An account of the hardships faced by destitute widows forced to reside in an ashram in the Hindu holy city of Varanasi in 1938, “Water” is the third in a cycle of “elemental” sagas directed by Miss Mehta, who recently spent a day in Washington to promote her film. The predecessors were titled “Fire” and “Earth.” The former, which dealt with clandestine lesbian passion in a traditional Hindu family, attracted the wrath of an extremist political party, Raksha Sangharsh Samiti, not averse to violence and intimidation when purporting to defend fundamental Hindu doctrine.

“There were some fires at movie theaters when ‘Fire’ opened,” Miss Mehta recalls, “but no one anticipated the riots RSS organized when we began shooting in Varanasi in 2000. It was a horrific situation. We worked for a couple of hours the first day but had to shut down after 45 minutes on the second day. The threat of injury, especially to people on the cast and crew, was too immediate to ignore.”

Thematically, the movie recoils at the bygone practice of banishing child brides to widows’ ashrams. It also depicts an institution corrupt or desperate enough to dabble in prostitution. There were offers from other Indian provinces that might have restarted the production swiftly, but Miss Mehta found herself too angry to contemplate a quick salvage effort.

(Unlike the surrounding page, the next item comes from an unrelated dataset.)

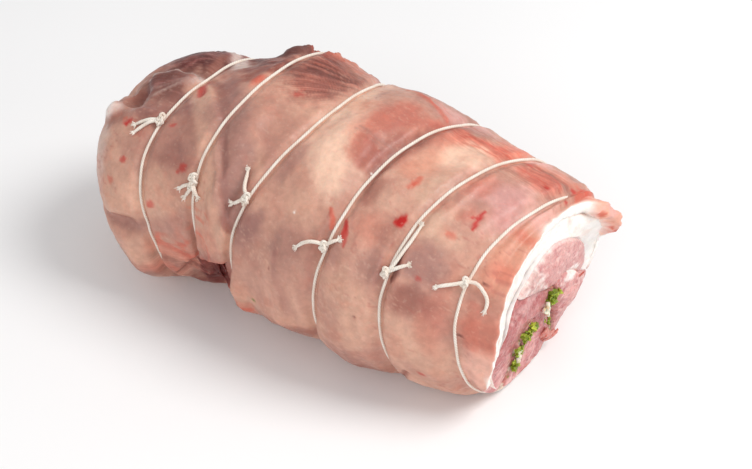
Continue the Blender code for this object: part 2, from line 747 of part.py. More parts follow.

“My wrists used to get clammy and my throat would constrict whenever the subject came up,” she recalls. “I resolved to wait until I could think about the film again without those reactions. I had been to Sri Lanka. Scenically, it was a perfect substitute for the region of northern India we had to vacate. Similar foliage and topography. We had to recast two major roles, but all the principal people behind the camera were ready to start again in 2005. We worked under a false title and hired an anti-publicist to keep us from attracting curiosity. I didn’t have to meet one politician or do one interview. I could be a director and nothing else.”